Records contained in a dataset

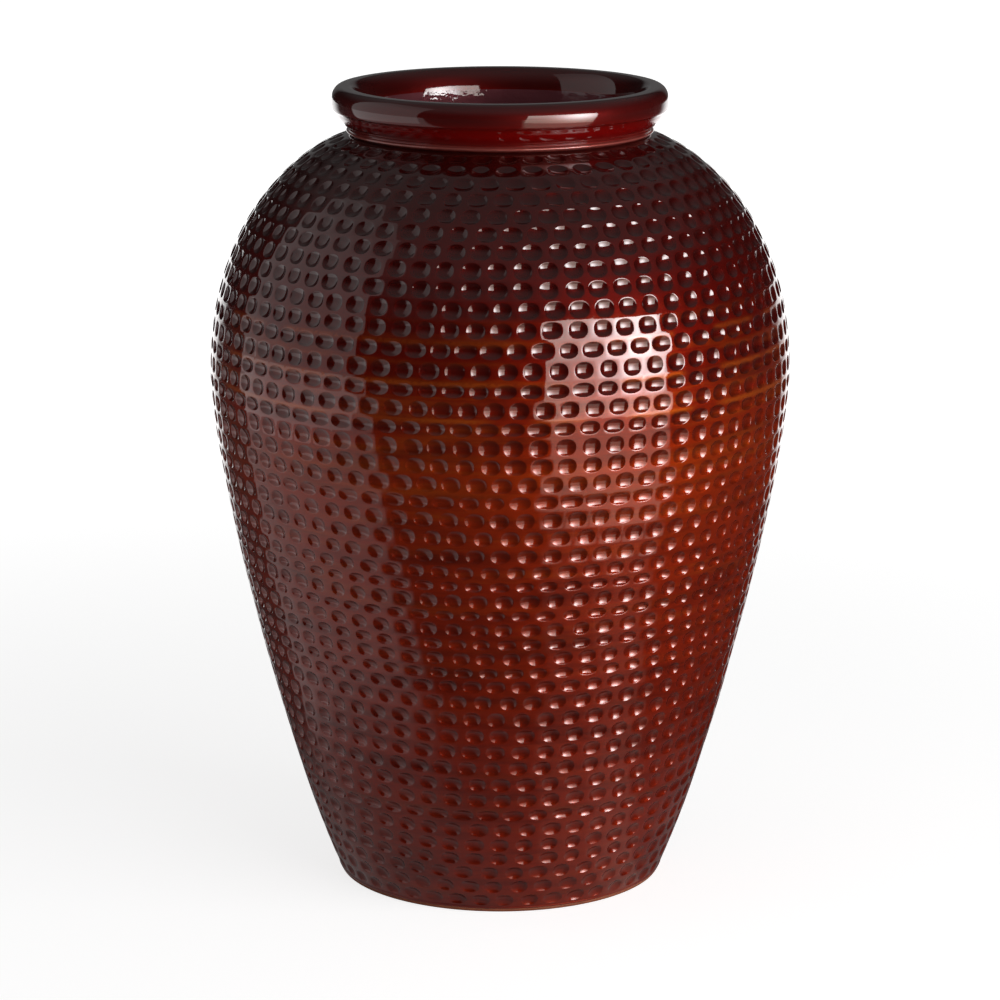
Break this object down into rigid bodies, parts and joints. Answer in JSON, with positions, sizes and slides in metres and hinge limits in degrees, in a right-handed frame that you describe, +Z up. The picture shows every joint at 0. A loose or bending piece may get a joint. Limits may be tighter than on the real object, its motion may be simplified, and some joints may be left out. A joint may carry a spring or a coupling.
{
  "type": "vase",
  "caption": "Glazed ceramic jar vase with rows of small round dimples pressed in its wall, a full belly, a short neck with a bead and a rolled rim round an open mouth.",
  "frame": {"origin": "middle of the foot, on the surface that the vase stands on", "axes": "+Z up along the vase's axis; +X to the right and -Y towards the picture's viewer"},
  "size_m": [0.3308, 0.3306, 0.457],
  "materials": {
    "bare_clay": "bare fired clay, rust tan",
    "inner_glaze": "thin dark glaze inside",
    "brown_glaze": "glossy red-brown glaze",
    "maroon_glaze": "glossy maroon glaze",
    "red_glaze": "glossy red-orange glaze",
    "dark_glaze": "glossy purple-brown glaze",
    "collar_glaze": "glossy deep red glaze",
    "rim_glaze": "glossy dark maroon glaze"
  },
  "bodies": {
    "root": {"foot_ring": "bare_clay", "floor_slab": "inner_glaze", "foot_wall": "brown_glaze", "lower_wall": "brown_glaze", "waist_wall": "maroon_glaze", "belly_wall": "red_glaze", "upper_belly_wall": "red_glaze", "shoulder_wall": "maroon_glaze", "slope_wall": "maroon_glaze", "crown_wall": "dark_glaze", "neck_collar": "collar_glaze", "rolled_rim": "rim_glaze"}
  },
  "joints": []
}
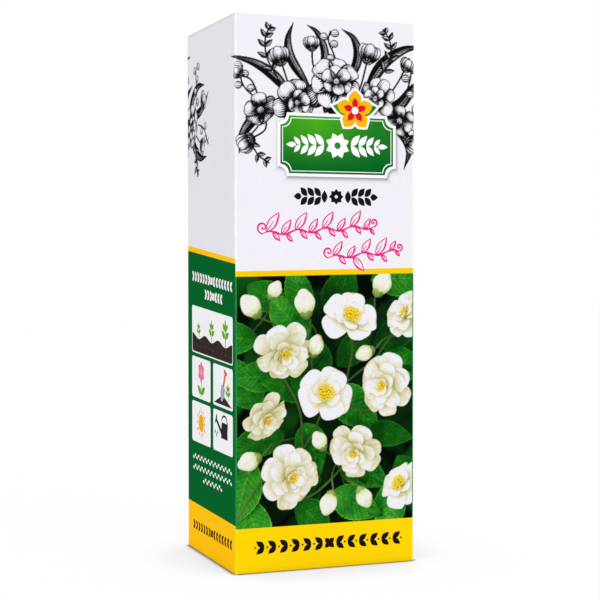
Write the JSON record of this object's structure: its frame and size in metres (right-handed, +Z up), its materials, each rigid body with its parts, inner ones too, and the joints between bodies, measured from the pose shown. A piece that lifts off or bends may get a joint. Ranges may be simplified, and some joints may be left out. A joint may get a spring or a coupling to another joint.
{
  "type": "printed folding carton",
  "caption": "Tall rectangular paperboard carton with a hinged tuck-in lid, dust flaps and a glued bottom, printed on all four walls.",
  "frame": {"origin": "middle of the underside of the closed bottom", "axes": "+Z up along the carton's height, the front panel faces -Y and the lid is hinged at +Y"},
  "size_m": [0.098, 0.083, 0.28],
  "materials": {
    "printed_board": "white coated paperboard, satin varnish over a colour print",
    "yellow_foot": "yellow printed paperboard, satin varnish",
    "bare_board": "uncoated greyish inside face of the board, matte"
  },
  "bodies": {
    "root": {"front_panel": "printed_board", "back_panel": "printed_board", "left_panel": "printed_board", "right_panel": "printed_board", "glue_flap": "bare_board", "bottom_outer_flap": "yellow_foot", "bottom_inner_flap": "bare_board", "bottom_dust_left": "bare_board", "bottom_dust_right": "bare_board"},
    "lid": {"top_lid": "printed_board"},
    "tuck": {"tuck_flap": "printed_board"},
    "dust_left": {"dust_flap_left": "printed_board"},
    "dust_right": {"dust_flap_right": "printed_board"}
  },
  "joints": [
    {"name": "lid_crease", "type": "hinge", "parent": "root", "child": "lid", "pos_m": [0, 0.0415, 0.2795], "axis": [-1, 0, 0], "range_deg": [0, 180]},
    {"name": "tuck_crease", "type": "hinge", "parent": "lid", "child": "tuck", "pos_m": [0, -0.0405, 0.2795], "axis": [-1, 0, 0], "range_deg": [0, 45]},
    {"name": "dust_crease_left", "type": "hinge", "parent": "root", "child": "dust_left", "pos_m": [-0.0485, 0, 0.2795], "axis": [0, -1, 0], "range_deg": [0, 135]},
    {"name": "dust_crease_right", "type": "hinge", "parent": "root", "child": "dust_right", "pos_m": [0.0485, 0, 0.2795], "axis": [0, 1, 0], "range_deg": [0, 135]}
  ],
  "couplings": [
    {"joint": "tuck_crease", "follows": "lid_crease", "ratio": 0.25},
    {"joint": "dust_crease_left", "follows": "lid_crease", "ratio": 0.75},
    {"joint": "dust_crease_right", "follows": "lid_crease", "ratio": 0.75}
  ]
}
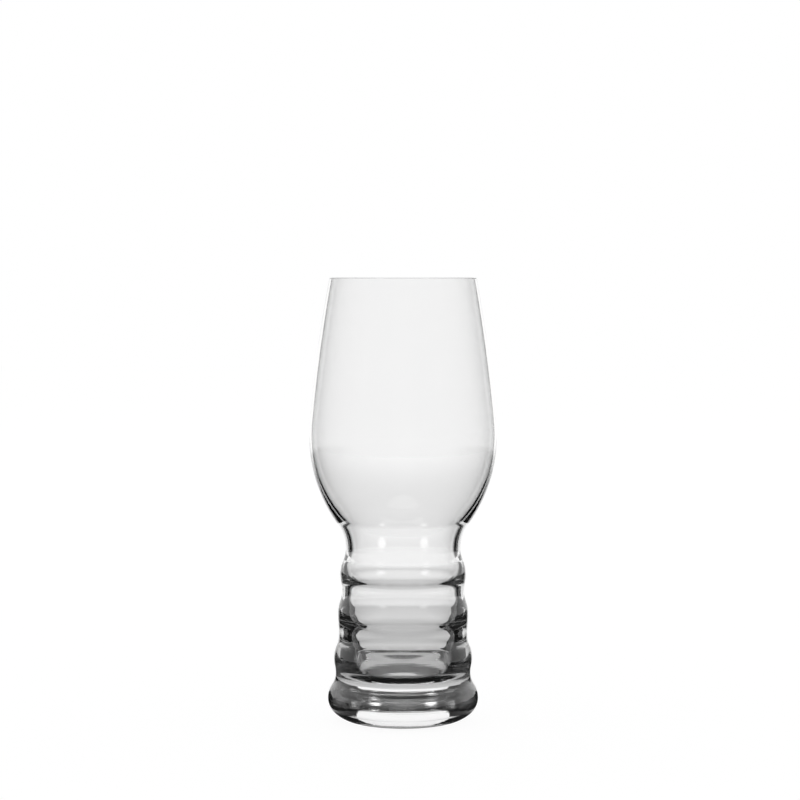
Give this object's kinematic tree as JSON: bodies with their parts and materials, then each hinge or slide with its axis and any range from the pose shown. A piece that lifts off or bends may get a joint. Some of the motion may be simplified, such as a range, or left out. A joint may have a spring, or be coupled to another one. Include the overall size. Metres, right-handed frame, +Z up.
{
  "type": "beer glass",
  "caption": "Clear footed beer glass: a tall tulip bowl over a ribbed hollow stem and a heavy solid foot.",
  "frame": {"origin": "centre of the standing ring, on the table", "axes": "+Z up along the glass's axis; the glass is round, so X and Y are alike"},
  "size_m": [0.0802, 0.0802, 0.19],
  "materials": {
    "clear_glass": "clear, fire polished"
  },
  "bodies": {
    "root": {"glass": "clear_glass"}
  },
  "joints": []
}
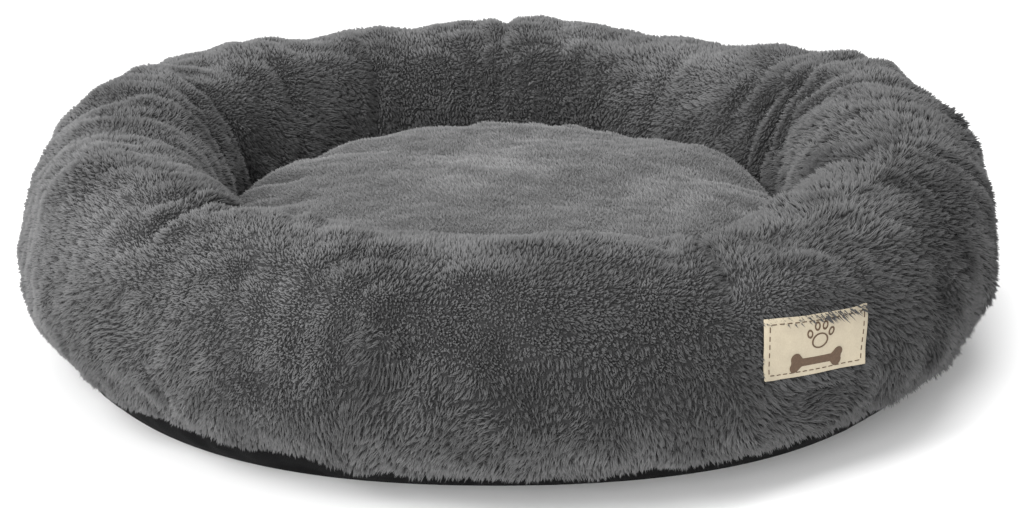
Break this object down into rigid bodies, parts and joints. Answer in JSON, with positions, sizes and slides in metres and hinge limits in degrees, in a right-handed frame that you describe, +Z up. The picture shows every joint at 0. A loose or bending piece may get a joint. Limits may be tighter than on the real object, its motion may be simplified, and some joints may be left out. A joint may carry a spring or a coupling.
{
  "type": "pet cushion bed",
  "caption": "Round pet bed: a stuffed plush ring on a non-slip base, with a loose, crowned plush cushion in its well that lifts out and has a zip.",
  "frame": {"origin": "on the floor, under the middle of the bed", "axes": "+Z up, -Y towards the front; the label is on the front right"},
  "size_m": [0.7, 0.7, 0.15],
  "materials": {
    "ring_plush": "long clumped dark grey plush",
    "cushion_plush": "short mid-grey plush",
    "liner": "thin white non-woven cloth",
    "filling": "white polyester fibre",
    "base_cloth": "black coated non-slip oxford cloth",
    "lining_cloth": "plain grey polyester cloth",
    "label_leather": "cream leatherette, matt",
    "label_thread": "brown thread",
    "label_print": "brown print",
    "zip_tape": "black woven zip tape and nylon coil",
    "zip_metal": "black painted zinc"
  },
  "bodies": {
    "bed": {"ring_cover_front_right": "ring_plush", "ring_cover_right": "ring_plush", "ring_cover_rear": "ring_plush", "ring_cover_left": "ring_plush", "ring_cover_front_left": "ring_plush", "ring_liner": "liner", "ring_fill": "filling", "base_panel": "base_cloth", "base_band": "base_cloth", "well_floor_cloth": "lining_cloth", "label": "label_leather", "label_stitches": "label_thread", "label_motif": "label_print"},
    "cushion": {"cushion_top_cover": "cushion_plush", "cushion_border": "lining_cloth", "cushion_bottom_cover": "lining_cloth", "cushion_liner": "liner", "cushion_fill": "filling", "zip_upper_tape": "zip_tape", "zip_lower_tape": "zip_tape", "zip_stops": "zip_metal"},
    "slider": {"zip_slider": "zip_metal"},
    "pull": {"zip_pull": "zip_metal"}
  },
  "joints": [
    {"name": "cushion_lift", "type": "slide", "parent": "bed", "child": "cushion", "axis": [0, 0, 1], "range_m": [0, 0.2]},
    {"name": "zip_slide", "type": "hinge", "parent": "cushion", "child": "slider", "pos_m": [0, 0, 0.022], "axis": [0, 0, 1], "range_deg": [0, 72]},
    {"name": "pull_swing", "type": "hinge", "parent": "slider", "child": "pull", "pos_m": [0.1128, 0.15525, 0.022], "axis": [0, 0, -1], "range_deg": [0, 170]}
  ]
}
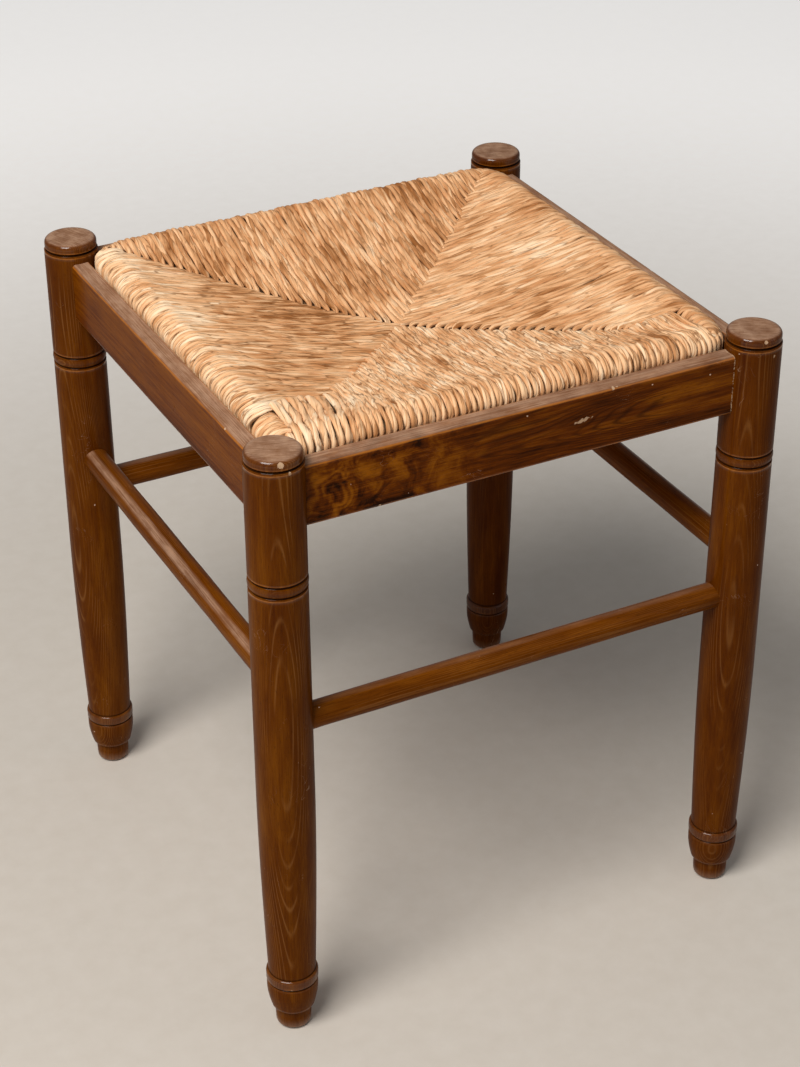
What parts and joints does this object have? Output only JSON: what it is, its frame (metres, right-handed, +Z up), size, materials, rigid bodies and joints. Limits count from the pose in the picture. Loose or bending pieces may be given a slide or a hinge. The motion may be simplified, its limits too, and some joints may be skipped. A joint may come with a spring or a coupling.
{
  "type": "rush-seated stool",
  "caption": "Square low stool: turned round legs joined by aprons and round rungs, with a dished rush seat wound on a loose frame that drops in between the aprons.",
  "frame": {"origin": "on the floor, under the middle of the seat", "axes": "+Z up, +X along the front apron to its right end, +Y from the front to the back"},
  "size_m": [0.3804, 0.3804, 0.45],
  "materials": {
    "walnut_stain": "walnut-stained beech under a worn semi-gloss varnish",
    "bare_beech": "plain beech, no finish",
    "golden_rush": "twisted golden rush with orange and brown streaks",
    "packed_straw": "loose straw packed flat"
  },
  "bodies": {
    "frame": {"leg_front_left": "walnut_stain", "leg_front_right": "walnut_stain", "leg_back_right": "walnut_stain", "leg_back_left": "walnut_stain", "apron_front": "walnut_stain", "apron_right": "walnut_stain", "apron_back": "walnut_stain", "apron_left": "walnut_stain", "dowel_front_left_lower": "bare_beech", "dowel_front_left_upper": "bare_beech", "dowel_front_right_lower": "bare_beech", "dowel_front_right_upper": "bare_beech", "dowel_right_front_lower": "bare_beech", "dowel_right_front_upper": "bare_beech", "dowel_right_back_lower": "bare_beech", "dowel_right_back_upper": "bare_beech", "dowel_back_right_lower": "bare_beech", "dowel_back_right_upper": "bare_beech", "dowel_back_left_lower": "bare_beech", "dowel_back_left_upper": "bare_beech", "dowel_left_back_lower": "bare_beech", "dowel_left_back_upper": "bare_beech", "dowel_left_front_lower": "bare_beech", "dowel_left_front_upper": "bare_beech", "rung_front": "walnut_stain", "rung_right": "walnut_stain", "rung_back": "walnut_stain", "rung_left": "walnut_stain"},
    "seat": {"seat_bar_front": "bare_beech", "seat_bar_right": "bare_beech", "seat_bar_back": "bare_beech", "seat_bar_left": "bare_beech", "rush_front": "golden_rush", "rush_right": "golden_rush", "rush_back": "golden_rush", "rush_left": "golden_rush", "stuffing_front": "packed_straw", "stuffing_right": "packed_straw", "stuffing_back": "packed_straw", "stuffing_left": "packed_straw"}
  },
  "joints": [
    {"name": "seat_lift_out", "type": "slide", "parent": "frame", "child": "seat", "axis": [0, 0, 1], "range_m": [0, 0.06]}
  ]
}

_What is required:_
Among the lines of the data, identify those with the word "rigid". Copy each of them.

_The output:_
Break this object down into rigid bodies, parts and joints. Answer in JSON, with positions, sizes and slides in metres and hinge limits in degrees, in a right-handed frame that you describe, +Z up. The picture shows every joint at 0. A loose or bending piece may get a joint. Limits may be tighter than on the real object, its motion may be simplified, and some joints may be left out. A joint may carry a spring or a coupling.
Write the JSON record of this object's structure: its frame and size in metres (right-handed, +Z up), its materials, each rigid body with its parts, inner ones too, and the joints between bodies, measured from the pose shown. A piece that lifts off or bends may get a joint. Ranges may be simplified, and some joints may be left out. A joint may get a spring or a coupling to another joint.
Break this object down into rigid bodies, parts and joints. Answer in JSON, with positions, sizes and slides in metres and hinge limits in degrees, in a right-handed frame that you describe, +Z up. The picture shows every joint at 0. A loose or bending piece may get a joint. Limits may be tighter than on the real object, its motion may be simplified, and some joints may be left out. A joint may carry a spring or a coupling.
What parts and joints does this object have? Output only JSON: what it is, its frame (metres, right-handed, +Z up), size, materials, rigid bodies and joints. Limits count from the pose in the picture. Loose or bending pieces may be given a slide or a hinge. The motion may be simplified, its limits too, and some joints may be skipped. A joint may come with a spring or a coupling.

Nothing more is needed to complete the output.